In 2006 I published, from memory, my own version of Master’s commentaries. Some years earlier, in a dream, I had asked him what I could do to edit those writings as he had told me to do. “I don’t have access to the archives containing your manuscript,” I lamented. Still in my dream, he answered me, “Don’t overlook the possibility of a skylight.”

When it came time for me to do what work I could on it, I was amazed to find that I remembered every stanza — not word for word, but concept for concept. Only today, as I write these words, an unsolicited message has come to me from someone in India stating, “This is really the best Gita I have ever read.”

After Master’s mahasamadhi, I expanded my work with the monks to reorganizing the letter-writing and related departments in the main office; organizing the centers; organizing the lay-disciple order; and helping in various other aspects of the work. My work with the monks had pleased Master, but he’d hinted that this was not what he had in mind for me.

My sister disciples — unfortunately for me — didn’t see service to Master at all in the light I did. Feminine nature tends, as I’ve indicated already, to be less outwardly expansive than the masculine. The nuns kept asking one another, with increasing exasperation, “Why doesn’t he just wait to be told what to do?” For me, this would have been impossible, especially considering the fervor with which Master had spoken to me about the things he wanted me to do!

Tensions built up gradually over the years. In SRF, the women ran the show — understandably so, no doubt, since the core of them had come much earlier than most of the men. (As a humorous aside, I remember Rev. Michael saying once, “This must be the only place on earth where the women have all the desires, and the men have to fulfill them!”) Yet I mentioned earlier an obstacle on the spiritual path, one of the “meannesses of the heart” that Sri Yukteswar listed as “pride of pedigree.” In the monastic life, as I said, this obstacle frequently translates as, “pride of seniority.” Often Daya Mata countered my ideas with the statement, “You weren’t with Master as long as I was.” Perhaps this, partly, was the reason behind Master’s statement, quoting Jesus, “The last shall be first.”

…………………….

I first went to India in 1958. There I found myself lecturing, for virtually the first time, to audiences consisting mostly of people who were not familiar with either Master’s name or his teachings. It was a priceless opportunity to learn how to apply his message creatively to general audiences.

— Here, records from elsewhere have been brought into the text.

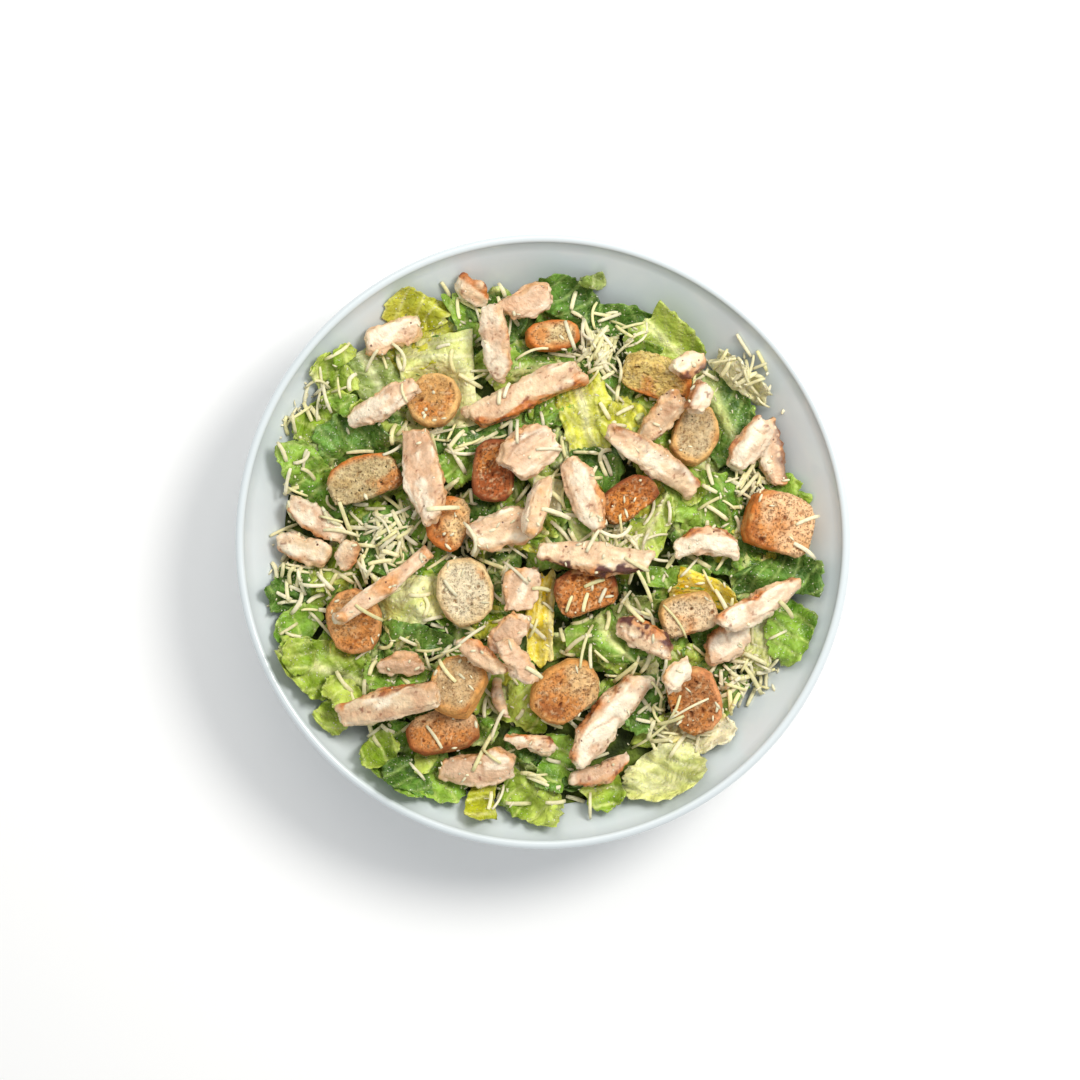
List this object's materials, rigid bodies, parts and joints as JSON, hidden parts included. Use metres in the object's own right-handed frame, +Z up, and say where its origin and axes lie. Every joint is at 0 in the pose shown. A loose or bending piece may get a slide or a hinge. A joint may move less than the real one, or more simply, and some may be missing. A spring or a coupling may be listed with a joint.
{
  "type": "caesar salad in a bowl",
  "caption": "Round white footed bowl filled with romaine lettuce, grilled chicken strips, croutons and shredded cheese.",
  "frame": {"origin": "centre of the foot ring's underside, on the table", "axes": "+Z up out of the bowl, +X and +Y to the right and the top of the picture taken from straight above"},
  "size_m": [0.27, 0.27, 0.0917],
  "materials": {
    "bowl": "smooth white glaze",
    "lettuce": "moist leaf, slightly glossy",
    "chicken": "moist grilled meat",
    "crouton": "dry toasted bread"
  },
  "bodies": {
    "root": {"bowl": "bowl", "lettuce": "lettuce", "chicken_01": "chicken", "chicken_02": "chicken", "chicken_03": "chicken", "chicken_04": "chicken", "chicken_05": "chicken", "chicken_06": "chicken", "chicken_07": "chicken", "chicken_08": "chicken", "chicken_09": "chicken", "chicken_10": "chicken", "chicken_11": "chicken", "chicken_12": "chicken", "chicken_13": "chicken", "chicken_14": "chicken", "chicken_15": "chicken", "chicken_16": "chicken", "chicken_17": "chicken", "chicken_18": "chicken", "chicken_19": "chicken", "chicken_20": "chicken", "chicken_21": "chicken", "chicken_22": "chicken", "chicken_23": "chicken", "chicken_24": "chicken", "chicken_25": "chicken", "chicken_26": "chicken", "chicken_27": "chicken", "chicken_28": "chicken", "chicken_29": "chicken", "chicken_30": "chicken", "chicken_31": "chicken", "chicken_32": "chicken", "chicken_33": "chicken", "chicken_34": "chicken", "chicken_35": "chicken", "chicken_36": "chicken", "chicken_37": "chicken", "chicken_38": "chicken", "crouton_01": "crouton", "crouton_02": "crouton", "crouton_03": "crouton", "crouton_04": "crouton", "crouton_05": "crouton", "crouton_06": "crouton", "crouton_07": "crouton", "crouton_08": "crouton", "crouton_09": "crouton", "crouton_10": "crouton", "crouton_11": "crouton", "crouton_12": "crouton", "crouton_13": "crouton", "crouton_14": "crouton", "crouton_15": "crouton", "crouton_16": "crouton", "crouton_17": "crouton"}
  },
  "joints": []
}
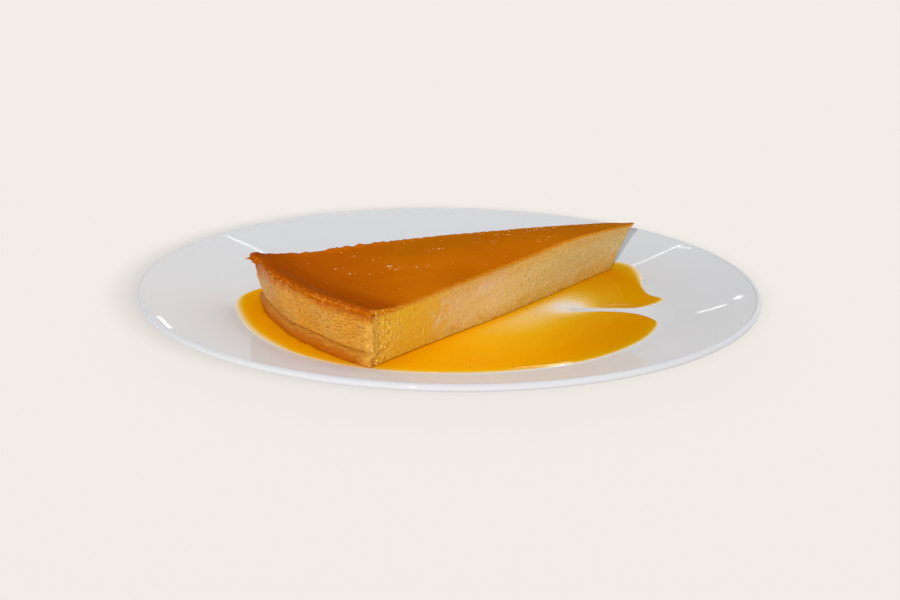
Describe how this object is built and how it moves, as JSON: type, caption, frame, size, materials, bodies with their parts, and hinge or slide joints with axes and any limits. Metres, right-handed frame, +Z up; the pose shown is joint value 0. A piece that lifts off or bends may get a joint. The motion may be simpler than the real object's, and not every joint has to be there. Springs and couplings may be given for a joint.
{
  "type": "creme caramel flan",
  "caption": "Wedge of baked custard with a dished caramel top, lying in a pool of loose caramel on a round shallow white plate.",
  "frame": {"origin": "on the plate's axis, in the plane that its foot ring stands on", "axes": "+Z up along the plate's axis; the slice's tip points towards +X and +Y, and its long cut face looks towards -Y and +X"},
  "size_m": [0.22, 0.22, 0.0249],
  "materials": {
    "plate_glaze": "glossy white glaze, faintly cool",
    "custard": "moist baked custard with fine pores; matte_plastic stands in for food",
    "caramel_layer": "wet dark caramel soaked into the custard; gloss_plastic stands in for food",
    "caramel_sauce": "clear amber syrup; gloss_plastic stands in for food"
  },
  "bodies": {
    "root": {"plate": "plate_glaze", "custard": "custard", "caramel_top": "caramel_layer", "caramel_sauce": "caramel_sauce"}
  },
  "joints": []
}
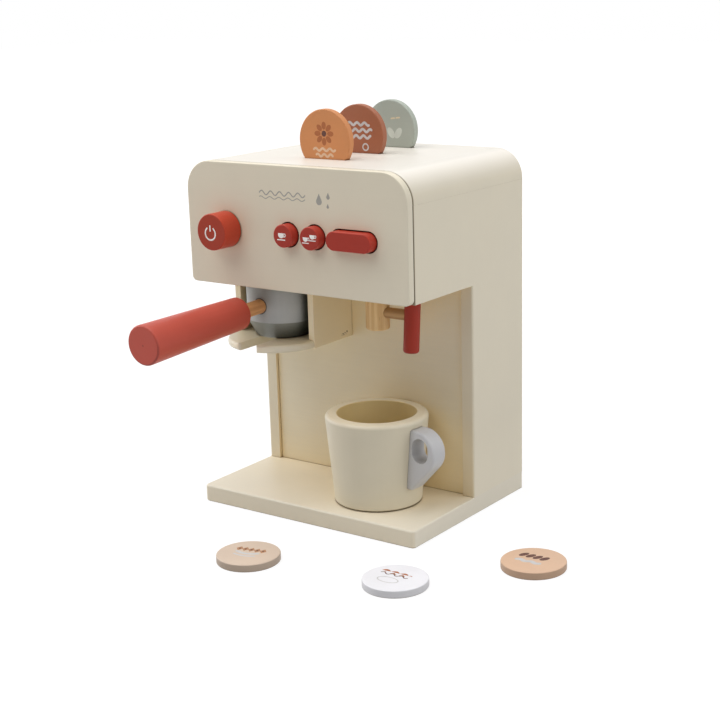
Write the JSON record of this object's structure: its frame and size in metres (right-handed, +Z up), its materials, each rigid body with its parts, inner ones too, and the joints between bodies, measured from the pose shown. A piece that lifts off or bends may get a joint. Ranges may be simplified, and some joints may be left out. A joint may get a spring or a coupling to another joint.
{
  "type": "toy coffee maker",
  "caption": "Wooden toy coffee maker with a turning knob, sprung push buttons, a pull-out portafilter, a swinging spout lever, a mug and flavour discs.",
  "frame": {"origin": "centre of the base board's underside, where the machine rests on the table", "axes": "+Z up, the front panel faces -Y, +X to the right of someone facing the front"},
  "size_m": [0.2733, 0.2313, 0.2694],
  "materials": {
    "cream_paint": "painted satin cream",
    "red_paint": "painted satin terracotta red",
    "bare_pine": "bare sanded dowel",
    "grey_paint": "painted satin grey",
    "light_grey_paint": "painted satin light grey",
    "orange_paint": "painted matt orange",
    "brown_paint": "painted matt rust brown",
    "green_paint": "painted matt sage green",
    "beige_paint": "painted matt beige",
    "white_paint": "painted matt white",
    "peach_paint": "painted matt peach",
    "spring_steel": "plain spring wire",
    "screw_steel": "zinc plated"
  },
  "bodies": {
    "housing": {"base_board": "cream_paint", "left_side_panel": "cream_paint", "right_side_panel": "cream_paint", "left_corner_moulding": "cream_paint", "right_corner_moulding": "cream_paint", "top_board": "cream_paint", "front_panel": "cream_paint", "head_floor_board": "cream_paint", "splash_panel": "cream_paint", "back_panel": "cream_paint", "spring_board": "bare_pine", "base_screws": "screw_steel", "one_cup_spring": "spring_steel", "two_cup_spring": "spring_steel", "long_button_springs": "spring_steel", "holder_left_wall": "cream_paint", "holder_right_wall": "cream_paint", "holder_fork_plate": "cream_paint", "holder_brads": "screw_steel", "hot_water_spout": "bare_pine"},
    "knob": {"knob": "red_paint", "knob_dowel": "bare_pine", "knob_collar": "bare_pine"},
    "one_cup_button": {"one_cup_button": "red_paint"},
    "two_cup_button": {"two_cup_button": "red_paint"},
    "long_button": {"long_button": "red_paint"},
    "portafilter": {"portafilter_cup": "grey_paint", "grip_dowel": "bare_pine", "portafilter_grip": "red_paint"},
    "lever": {"lever": "red_paint", "lever_pin": "bare_pine"},
    "mug": {"mug_body": "cream_paint", "mug_handle": "light_grey_paint"},
    "orange_disc": {"orange_disc": "orange_paint"},
    "brown_disc": {"brown_disc": "brown_paint"},
    "green_disc": {"green_disc": "green_paint"},
    "beige_disc": {"beige_disc": "beige_paint"},
    "white_disc": {"white_disc": "white_paint"},
    "peach_disc": {"peach_disc": "peach_paint"}
  },
  "joints": [
    {"name": "knob_turn", "type": "hinge", "parent": "housing", "child": "knob", "pos_m": [-0.0544, -0.0685, 0.194], "axis": [0, 1, 0], "continuous": true},
    {"name": "one_cup_button_press", "type": "slide", "parent": "housing", "child": "one_cup_button", "axis": [0, 1, 0], "range_m": [0, 0.004], "stiffness_N_per_m": 300, "springref_m": -0.002, "deforming": ["one_cup_spring"]},
    {"name": "two_cup_button_press", "type": "slide", "parent": "housing", "child": "two_cup_button", "axis": [0, 1, 0], "range_m": [0, 0.004], "stiffness_N_per_m": 300, "springref_m": -0.002, "deforming": ["two_cup_spring"]},
    {"name": "long_button_press", "type": "slide", "parent": "housing", "child": "long_button", "axis": [0, 1, 0], "range_m": [0, 0.004], "stiffness_N_per_m": 300, "springref_m": -0.002, "deforming": ["long_button_springs"]},
    {"name": "portafilter_pull", "type": "slide", "parent": "housing", "child": "portafilter", "axis": [0, -1, 0], "range_m": [0, 0.12]},
    {"name": "lever_swing", "type": "hinge", "parent": "housing", "child": "lever", "pos_m": [0.0618, -0.0275, 0.1405], "axis": [1, 0, 0], "range_deg": [-80, 80]},
    {"name": "mug_take_out", "type": "slide", "parent": "housing", "child": "mug", "axis": [0, -1, 0], "range_m": [0, 0.12]},
    {"name": "orange_disc_lift", "type": "slide", "parent": "housing", "child": "orange_disc", "axis": [0, 0, 1], "range_m": [0, 0.05]},
    {"name": "brown_disc_lift", "type": "slide", "parent": "housing", "child": "brown_disc", "axis": [0, 0, 1], "range_m": [0, 0.05]},
    {"name": "green_disc_lift", "type": "slide", "parent": "housing", "child": "green_disc", "axis": [0, 0, 1], "range_m": [0, 0.05]},
    {"name": "beige_disc_lift", "type": "slide", "parent": "housing", "child": "beige_disc", "axis": [0, 0, 1], "range_m": [0, 0.1]},
    {"name": "white_disc_lift", "type": "slide", "parent": "housing", "child": "white_disc", "axis": [0, 0, 1], "range_m": [0, 0.1]},
    {"name": "peach_disc_lift", "type": "slide", "parent": "housing", "child": "peach_disc", "axis": [0, 0, 1], "range_m": [0, 0.1]}
  ]
}
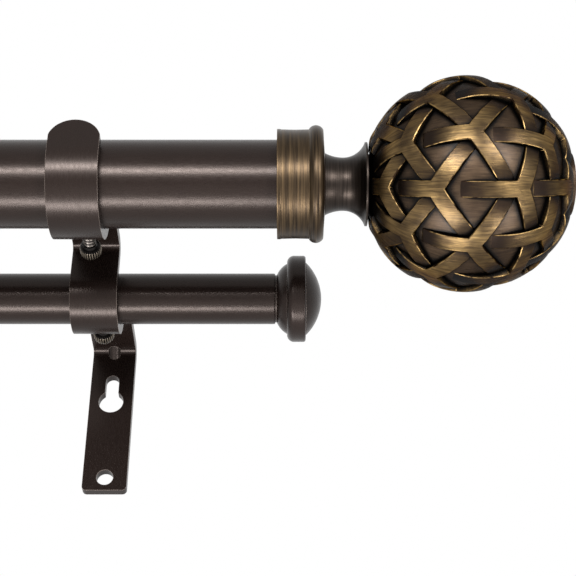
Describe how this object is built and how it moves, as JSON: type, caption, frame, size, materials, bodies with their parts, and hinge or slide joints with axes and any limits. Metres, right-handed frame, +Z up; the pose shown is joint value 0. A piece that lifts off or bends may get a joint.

In the autumn of 1959 I was invited to address, at the end of their school day, the student body of a men’s college in Simla, a hill station in the Himalayas. I set out by foot from the house where I was staying. Misjudging the distance, I arrived twenty minutes late. The student-body president, on whose recommendation I’d been invited to speak, met me on the street below the hilltop campus, literally trembling with apprehension.

“I don’t know how they’ll receive you, Swamiji. The problem isn’t only that you’ve arrived late. It’s that we have just concluded a protest rally against China’s latest incursions onto Indian soil. The students ended by signing a petition to the Government in blood!” He paused, cocking an ear up the hill. “Just listen to them!”

From the hilltop, sounds of tumult were clearly audible: hundreds of voices shouting in protest; the thunder of feet stamping on the floor impatiently.

“Swamiji,” my host pleaded, “please allow me to cancel the talk.”

“But I can’t do that,” I remonstrated. “It would mean breaking my word to them.”

“I’m only afraid that they may treat you badly for keeping your word!”

Willing to face anything, I climbed the hill, hoping for the best. During the principal’s hurried and somewhat nervous introduction of me, a number of students glanced meaningly at the exit. Obviously, the circumstances were far from ideal for a lecture on the benefits of yoga and meditation!

Instead, therefore, I launched into a vigorous speech on the subject uppermost in their minds: China’s incursions. One secret of success in lecturing is to get the audience saying, “Yes!” from the beginning. I restated their case for them, perhaps better than they’d heard it stated that day. Right off, I sensed a flicker of interest mounting toward approval. Once I had their support, I gradually introduced a suggestion that warfare, hatred, and other kinds of social disharmony are due primarily to disharmony in man himself. We ourselves, I suggested, though we perhaps hate no one, might yet feel that we hadn’t as much inner peace as we’d like. The first thing, then, if we would attract peaceful treatment from others, was to change, not them, but ourselves.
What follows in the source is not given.